WHAT YOU ARE ASKED TO DO
Quote, without change, all of the lines that follow.

AVAILABLE DATA
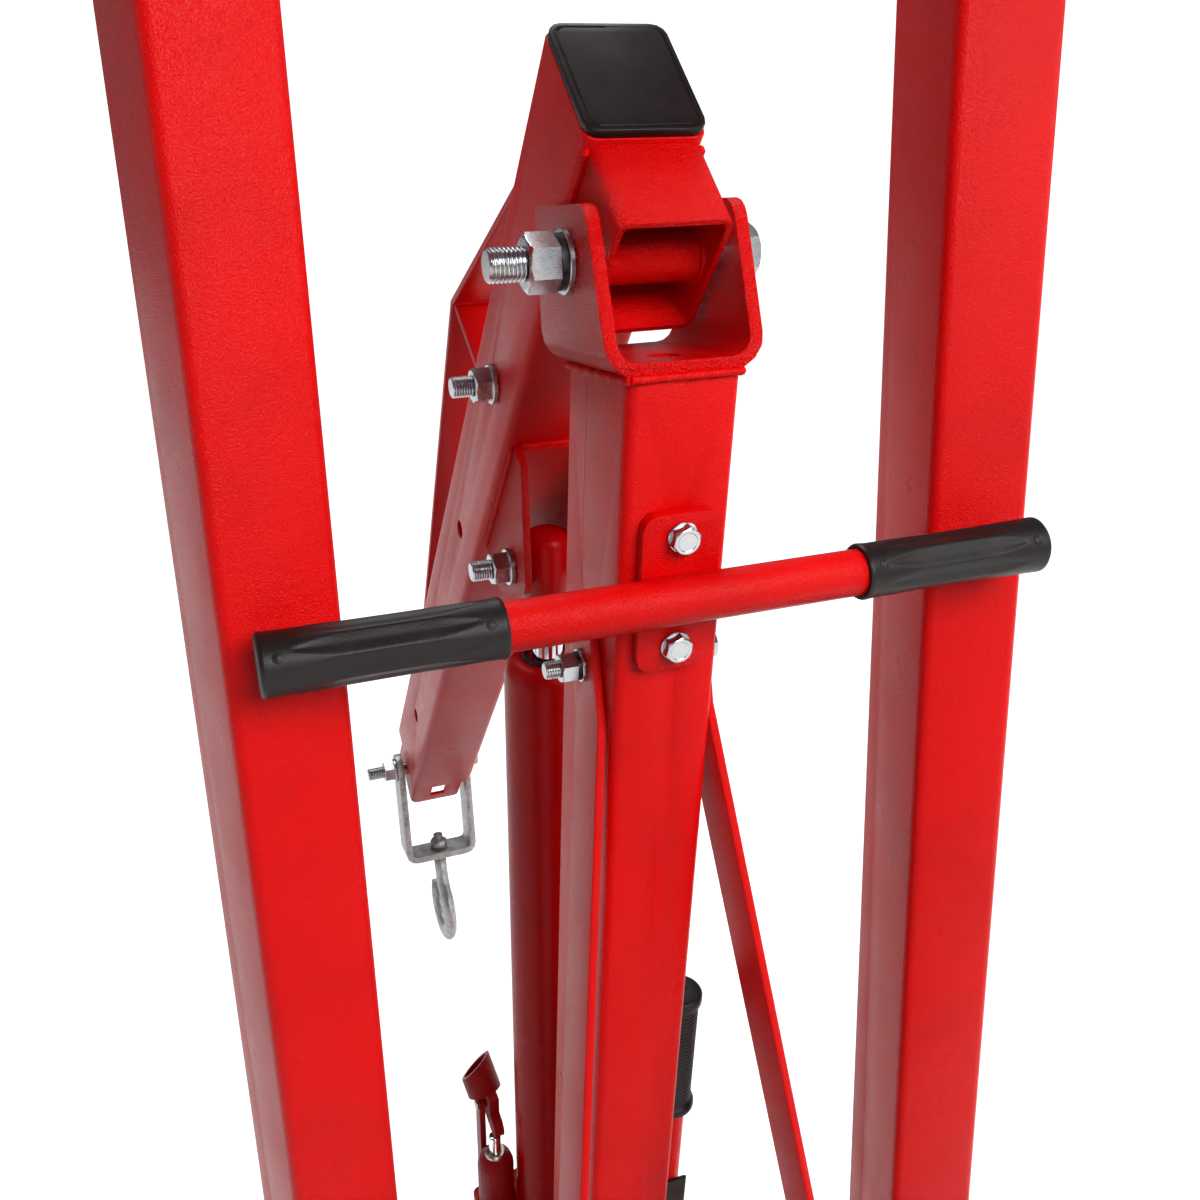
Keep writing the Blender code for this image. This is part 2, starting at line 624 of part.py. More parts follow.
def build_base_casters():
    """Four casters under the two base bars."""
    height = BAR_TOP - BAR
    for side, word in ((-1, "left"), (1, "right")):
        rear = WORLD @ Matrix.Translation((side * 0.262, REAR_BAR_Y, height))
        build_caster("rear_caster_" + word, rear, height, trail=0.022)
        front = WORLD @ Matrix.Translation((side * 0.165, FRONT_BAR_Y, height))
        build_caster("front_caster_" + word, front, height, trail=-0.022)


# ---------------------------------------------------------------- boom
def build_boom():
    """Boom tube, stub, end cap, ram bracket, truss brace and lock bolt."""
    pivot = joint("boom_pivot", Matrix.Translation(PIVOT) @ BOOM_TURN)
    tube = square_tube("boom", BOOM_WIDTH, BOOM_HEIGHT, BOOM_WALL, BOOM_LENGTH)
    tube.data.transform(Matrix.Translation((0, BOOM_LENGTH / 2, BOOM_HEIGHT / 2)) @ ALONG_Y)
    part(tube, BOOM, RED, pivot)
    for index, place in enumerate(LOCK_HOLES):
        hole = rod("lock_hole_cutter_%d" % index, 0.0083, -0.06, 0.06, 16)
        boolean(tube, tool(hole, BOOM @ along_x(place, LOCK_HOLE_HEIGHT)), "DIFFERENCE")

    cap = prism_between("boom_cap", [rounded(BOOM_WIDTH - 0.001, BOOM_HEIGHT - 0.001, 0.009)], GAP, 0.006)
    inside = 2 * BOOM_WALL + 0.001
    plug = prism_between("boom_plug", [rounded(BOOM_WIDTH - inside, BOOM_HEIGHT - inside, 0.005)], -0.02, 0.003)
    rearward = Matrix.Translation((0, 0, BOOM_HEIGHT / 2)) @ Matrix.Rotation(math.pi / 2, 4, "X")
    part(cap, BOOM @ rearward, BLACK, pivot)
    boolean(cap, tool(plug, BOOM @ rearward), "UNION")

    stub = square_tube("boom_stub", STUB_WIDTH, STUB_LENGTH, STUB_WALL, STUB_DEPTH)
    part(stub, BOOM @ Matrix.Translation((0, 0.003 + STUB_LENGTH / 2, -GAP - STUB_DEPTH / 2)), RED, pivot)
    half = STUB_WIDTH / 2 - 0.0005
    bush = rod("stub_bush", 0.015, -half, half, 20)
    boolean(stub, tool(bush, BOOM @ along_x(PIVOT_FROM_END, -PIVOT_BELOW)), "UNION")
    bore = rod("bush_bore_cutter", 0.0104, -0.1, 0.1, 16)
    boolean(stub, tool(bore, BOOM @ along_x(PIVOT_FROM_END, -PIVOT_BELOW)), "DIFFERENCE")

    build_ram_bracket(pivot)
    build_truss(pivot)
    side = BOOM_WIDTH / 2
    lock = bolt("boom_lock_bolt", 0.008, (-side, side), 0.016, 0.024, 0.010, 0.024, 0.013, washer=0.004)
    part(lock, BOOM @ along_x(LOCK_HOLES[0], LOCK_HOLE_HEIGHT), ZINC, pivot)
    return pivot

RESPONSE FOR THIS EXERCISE
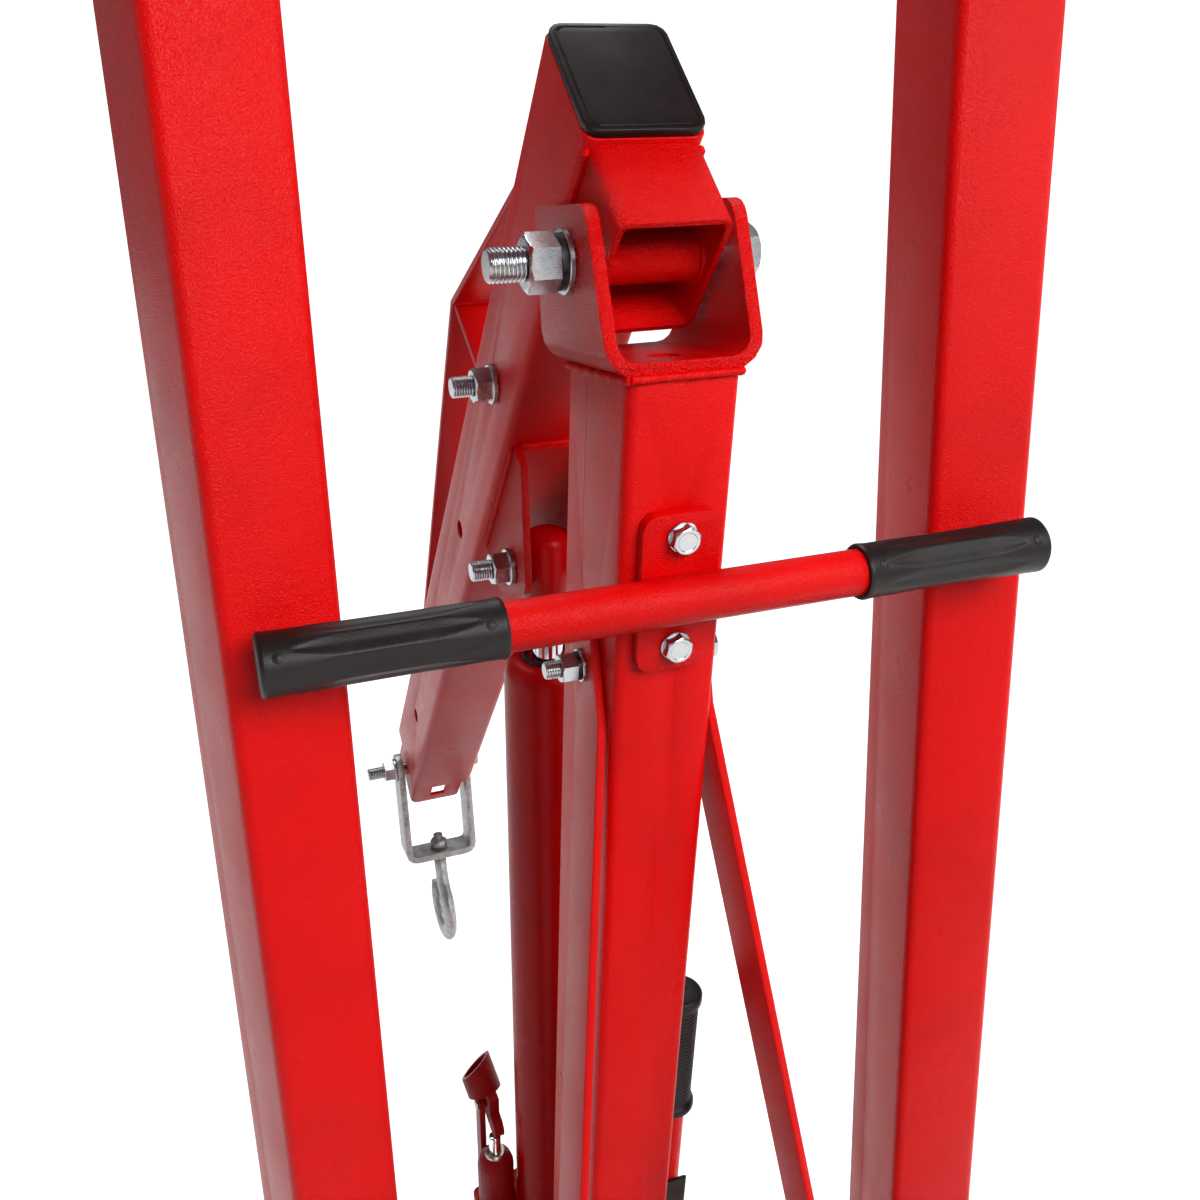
Keep writing the Blender code for this image. This is part 2, starting at line 624 of part.py. More parts follow.
def build_base_casters():
    """Four casters under the two base bars."""
    height = BAR_TOP - BAR
    for side, word in ((-1, "left"), (1, "right")):
        rear = WORLD @ Matrix.Translation((side * 0.262, REAR_BAR_Y, height))
        build_caster("rear_caster_" + word, rear, height, trail=0.022)
        front = WORLD @ Matrix.Translation((side * 0.165, FRONT_BAR_Y, height))
        build_caster("front_caster_" + word, front, height, trail=-0.022)


# ---------------------------------------------------------------- boom
def build_boom():
    """Boom tube, stub, end cap, ram bracket, truss brace and lock bolt."""
    pivot = joint("boom_pivot", Matrix.Translation(PIVOT) @ BOOM_TURN)
    tube = square_tube("boom", BOOM_WIDTH, BOOM_HEIGHT, BOOM_WALL, BOOM_LENGTH)
    tube.data.transform(Matrix.Translation((0, BOOM_LENGTH / 2, BOOM_HEIGHT / 2)) @ ALONG_Y)
    part(tube, BOOM, RED, pivot)
    for index, place in enumerate(LOCK_HOLES):
        hole = rod("lock_hole_cutter_%d" % index, 0.0083, -0.06, 0.06, 16)
        boolean(tube, tool(hole, BOOM @ along_x(place, LOCK_HOLE_HEIGHT)), "DIFFERENCE")

    cap = prism_between("boom_cap", [rounded(BOOM_WIDTH - 0.001, BOOM_HEIGHT - 0.001, 0.009)], GAP, 0.006)
    inside = 2 * BOOM_WALL + 0.001
    plug = prism_between("boom_plug", [rounded(BOOM_WIDTH - inside, BOOM_HEIGHT - inside, 0.005)], -0.02, 0.003)
    rearward = Matrix.Translation((0, 0, BOOM_HEIGHT / 2)) @ Matrix.Rotation(math.pi / 2, 4, "X")
    part(cap, BOOM @ rearward, BLACK, pivot)
    boolean(cap, tool(plug, BOOM @ rearward), "UNION")

    stub = square_tube("boom_stub", STUB_WIDTH, STUB_LENGTH, STUB_WALL, STUB_DEPTH)
    part(stub, BOOM @ Matrix.Translation((0, 0.003 + STUB_LENGTH / 2, -GAP - STUB_DEPTH / 2)), RED, pivot)
    half = STUB_WIDTH / 2 - 0.0005
    bush = rod("stub_bush", 0.015, -half, half, 20)
    boolean(stub, tool(bush, BOOM @ along_x(PIVOT_FROM_END, -PIVOT_BELOW)), "UNION")
    bore = rod("bush_bore_cutter", 0.0104, -0.1, 0.1, 16)
    boolean(stub, tool(bore, BOOM @ along_x(PIVOT_FROM_END, -PIVOT_BELOW)), "DIFFERENCE")

    build_ram_bracket(pivot)
    build_truss(pivot)
    side = BOOM_WIDTH / 2
    lock = bolt("boom_lock_bolt", 0.008, (-side, side), 0.016, 0.024, 0.010, 0.024, 0.013, washer=0.004)
    part(lock, BOOM @ along_x(LOCK_HOLES[0], LOCK_HOLE_HEIGHT), ZINC, pivot)
    return pivot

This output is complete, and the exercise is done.